I sometimes think about what a stupendous shock Lincoln’s assassination must have been, even more shocking perhaps than any other presidential assassination. Not only was he the first US president ever to be assassinated, but he was killed only five days after Robert E. Lee’s surrender. And to top it all off, Lincoln’s killer turned out to be the Brad Pitt and Robert Redford and Errol Flynn and Tyrone Power of his day all rolled into one. We accept the strange event as a given because we learned about it as children and it was just history, long ago and far away. But at the time if occurred, it wasn’t history, it was news.

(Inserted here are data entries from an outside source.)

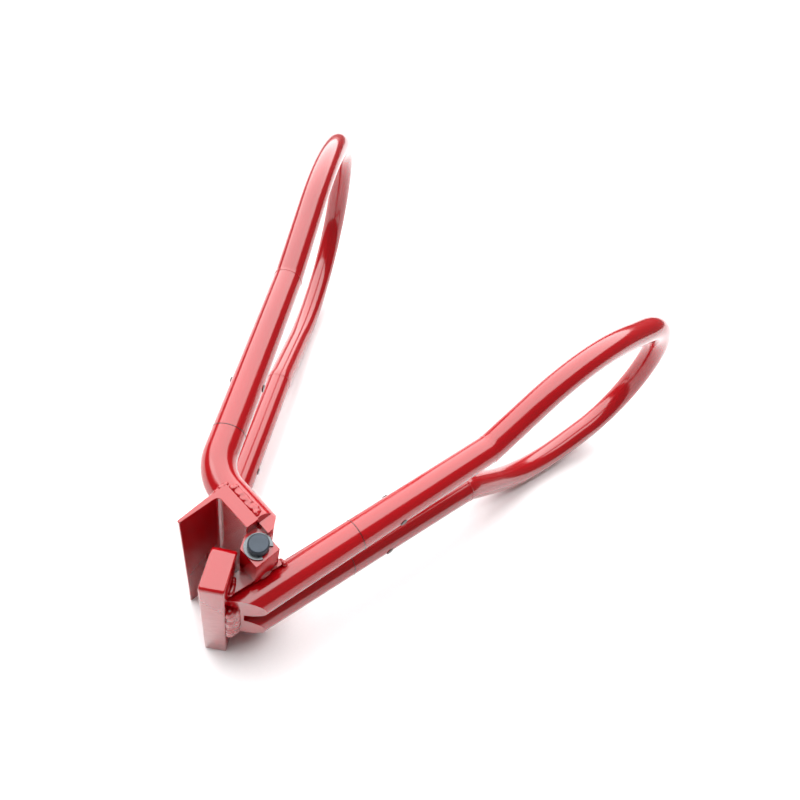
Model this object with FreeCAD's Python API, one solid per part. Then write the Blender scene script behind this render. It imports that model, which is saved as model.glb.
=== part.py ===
import FreeCAD, Part
import math
import os

# Seaming tongs: a welded steel two-lever hand tool.  An angle jaw and a block jaw face each
# other across one pivot pin, and each is carried by a closed loop handle of round tube.
# Millimetres.  The origin is on the pivot axis at the tool's middle plane.  +Z runs along the
# pivot axis and +X along the block jaw's handle.  The tool is the same above and below z = 0,
# but for the block jaw's shorter top, the bead in front of it and the slight lean of the loops.

Vec = FreeCAD.Vector
UP = Vec(0, 0, 1)
ORIGIN = Vec(0, 0, 0)
FAR = 400.0                      # reach of the half-space blocks that trim pieces

# ---- handle stock
TUBE_D = 21.3                    # outside diameter of the handle tube and of the solid stubs
TUBE_WALL = 2.6
SPIGOT_CLEAR = 0.05              # radial clearance of a stub's spigot in the tube
SPIGOT_L = 45.0                  # spigot length inside the tube
CROSS_PIN_D = 5.0
CROSS_PIN_CLEAR = 0.02
CROSS_PIN_PROUD = 0.4            # how far each end of a cross pin stands out of the tube

# ---- pivot
PIN_D = 12.0
PIN_CLEAR = 0.05                 # radial running clearance in the knuckles
PIN_STANDS = 5.2                 # pin above the knuckle's outer face
PIN_CHAMFER = 0.8
RING_T = 1.0
RING_OUT_R = 8.0
RING_GROOVE = 0.5                # depth of the ring's groove in the pin
RING_SIDE_CLEAR = 0.1            # ring to groove walls and to the knuckle face
RING_GAP_DEG = 70.0              # opening of the retaining ring
RING_GAP_AT_DEG = -67.0          # direction of that opening
KNUCKLE_GAP = 0.3                # running gap between the knuckles of the two arms

# ---- jaws
JAW_HALF_H = 60.0                # half the length of the angle jaw along the pivot axis

# ---- arm A: angle jaw.  Its own axes are b (outward from the pivot line) and a (towards the
#      inside corner of the angle), turned by JAW_TURN_DEG from the tool's axes.
JAW_TURN_DEG = 8.5
LEG_T = 8.0                      # thick leg of the angle
LEG_END_A = 10.0                 # where the thick leg ends, beside the knuckle
CORNER_A = 35.0                  # inside corner of the angle, measured from the pivot
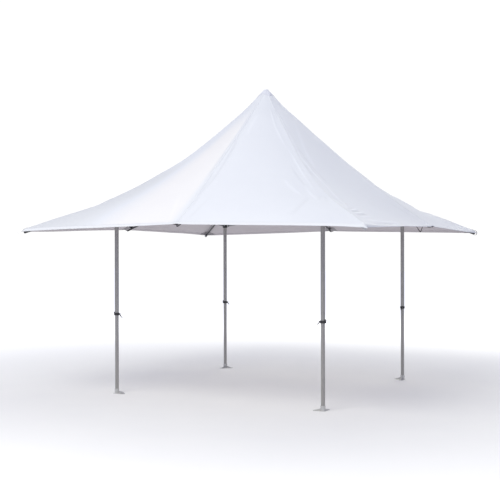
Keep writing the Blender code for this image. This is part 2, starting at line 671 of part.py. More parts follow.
def make_mast():
    """The mast: a tube with a slimmer upper half."""
    low = TRUSS_LOW - HUB_HEIGHT / 2 + HUB_FLOOR + SEAT
    high = MAST_HEAD_TOP - MAST_IN_HEAD
    thick, slim = eight_sided(MAST_WIDTH, MAST_CUT), eight_sided(MAST_UPPER_WIDTH, MAST_UPPER_CUT)
    thick_in = eight_sided(*inset(MAST_WIDTH, MAST_CUT, WALL))
    slim_in = eight_sided(*inset(MAST_UPPER_WIDTH, MAST_UPPER_CUT, WALL))
    inner_step = MAST_STEP - 2 * WALL
    outside = [(thick, low), (thick, MAST_STEP), (slim, MAST_STEP + WALL / 2), (slim, high)]
    inside = [(slim_in, high), (slim_in, inner_step + WALL / 2), (thick_in, inner_step), (thick_in, low)]
    shape = sleeve(outside + inside)
    return as_object("mast", shape, "truss_aluminium")


def make_mast_head():
    """The rounded head that the roof hangs on."""
    top = MAST_HEAD_TOP
    rim, foot = top - MAST_HEAD_RIM, top - MAST_HEAD_RIM - MAST_HEAD_SKIRT
    crown, fall = MAST_HEAD_CROWN
    cap = [(0, top), (MAST_HEAD_FLAT, top), (crown, top - fall), (MAST_HEAD_RADIUS, rim)]
    under = [(MAST_HEAD_RADIUS, rim - 3 * ROOT), (MAST_HEAD_NECK + ROOT, rim - 4 * ROOT)]
    profile = [*cap, *under, (MAST_HEAD_NECK, foot), (0, foot)]
    head = as_object("mast_head", turned(profile, 24), "black_nylon", round_from=40)
    width, cut = MAST_UPPER_WIDTH + 2 * SEAT, MAST_UPPER_CUT
    mast_end = top - MAST_IN_HEAD + SEAT
    socket = as_object("mast_head_socket", prism(eight_sided(width, cut), foot - PAST, mast_end))
    return combine(head, [socket], "DIFFERENCE")


def build():
    for thing in list(bpy.data.objects):
        bpy.data.objects.remove(thing, do_unlink=True)
    make_canopy()
    make_mast()
    make_mast_head()
    make_hub("hub_high", TRUSS_HIGH, TRUSS_LOW, right_side=True, floor=None)
    make_hub("hub_low", TRUSS_LOW, TRUSS_HIGH, right_side=False, floor=TRUSS_LOW - HUB_HEIGHT / 2 + HUB_FLOOR)
    for side, quarter in SIDES.items():
        turn = quarter * pi / 2
        make_high_chevron(side, turn)
        make_low_chevron(side, turn)
        place(make_arm("side_arm_" + side, *side_arm_line()), turn=turn)
    for corner, (sx, sy) in SIGNS.items():
        position = (sx * LEG_HALF, sy * LEG_HALF, 0)
        lever_turn = LEVER_TURN[corner] * pi / 2
        make_outer_leg(corner, position)
        make_inner_leg(corner, position)
        make_foot(corner, position, turn=atan2(-sy, -sx) - pi / 4)
        make_clamp(corner, position, lever_turn)
        make_lever(corner, position, lever_turn)
        make_slider(corner, position)
        make_top_bracket(corner, position)
        make_arm("corner_arm_" + corner, *corner_arm_line(corner))


build()
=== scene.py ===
"""Pop-up canopy tent: the sewn roof, the dressed frame and the finishes.

Metres, +Z up. The origin is on the ground under the mast. The front of the tent faces -Y.
"""

import json
import random
from functools import cache, partial
from math import atan2, cos, exp, hypot, pi, radians, sin, sqrt

import bmesh
import bpy
from mathutils import Matrix, Vector, noise
from mathutils.bvhtree import BVHTree

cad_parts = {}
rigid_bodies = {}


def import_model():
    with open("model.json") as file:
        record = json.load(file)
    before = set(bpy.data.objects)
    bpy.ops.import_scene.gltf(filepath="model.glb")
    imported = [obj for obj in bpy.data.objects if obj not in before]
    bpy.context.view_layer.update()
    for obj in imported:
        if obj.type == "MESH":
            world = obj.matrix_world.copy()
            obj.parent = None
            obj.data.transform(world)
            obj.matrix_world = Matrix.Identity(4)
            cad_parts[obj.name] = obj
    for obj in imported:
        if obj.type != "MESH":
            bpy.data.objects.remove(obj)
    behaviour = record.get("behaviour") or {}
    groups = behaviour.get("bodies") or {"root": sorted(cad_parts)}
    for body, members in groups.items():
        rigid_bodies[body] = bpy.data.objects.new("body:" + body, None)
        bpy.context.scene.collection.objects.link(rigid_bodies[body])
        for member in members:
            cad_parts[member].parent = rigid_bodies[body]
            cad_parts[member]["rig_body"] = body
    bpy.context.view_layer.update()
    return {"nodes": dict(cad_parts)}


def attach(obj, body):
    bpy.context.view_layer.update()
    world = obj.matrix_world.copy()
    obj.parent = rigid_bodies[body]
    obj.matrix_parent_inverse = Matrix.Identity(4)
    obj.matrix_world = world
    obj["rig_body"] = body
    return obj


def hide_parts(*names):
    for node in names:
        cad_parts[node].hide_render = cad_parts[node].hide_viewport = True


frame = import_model()

# Plan and heights of the tent, as in the frame
LEG_HALF = 1.5
LEG_REACH = LEG_HALF * sqrt(2)
CORNER = 2.384
CORNER_REACH = CORNER * sqrt(2)
SIDE_REACH = 2.404
PEAK = 4.185
LEG_HEAD = 2.645
CORNER_EAVE = 2.170
SIDE_EAVE = 2.228
CLAMP = 1.067
TRUSS_HIGH = 2.540
TRUSS_LOW = 2.310
PEAK_FLAT = 0.025
UPPER_SAG = 0.125
LOWER_SAG = 0.020
SIDE_SAG = 0.105
UP = Vector((0, 0, 1))
SIGNS = {"front_left": (-1, -1), "front_right": (1, -1), "back_right": (1, 1), "back_left": (-1, 1)}
SIDES = {"front": 0, "right": 1, "back": 2, "left": 3}  # quarter turns from the front
FRONT_RIGHT = ((0, True), (1, False))  # the half gores on either side of the front right ridge
BACK_RIGHT = ((1, True), (2, False))  # and of the back right ridge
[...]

Why does Kamala Harris want to run again?
Kamala Harris hasn’t lost her taste for politics. Apparently, she may want to be the next governor of California. And Californians seem to be gluttons for punishment, so she might even succeed in getting elected.
Then again, maybe she wants to run for the presidency in 2028, says the same report. Can this be true? She seemed so tense and stressed, so clearly not up to the task, in 2024. Despite the “joy” campaign message, I don’t think she felt much joy at all running for president.
So maybe this report about possibly running again in 2028 is just face-saving garbage. Or maybe not. Maybe she’s banking on the Trump administration failing, and then she could say “I told you so.”
Her motive? Power, I guess. And I think she did enjoy the perks of the vice-presidency. Once you’ve tasted that, maybe you hunger for more. Plus there’s the attraction of the chance to be the very first woman president.
(Note the “Election 2028” tag. It’s begun. This is actually my second post with that tag.)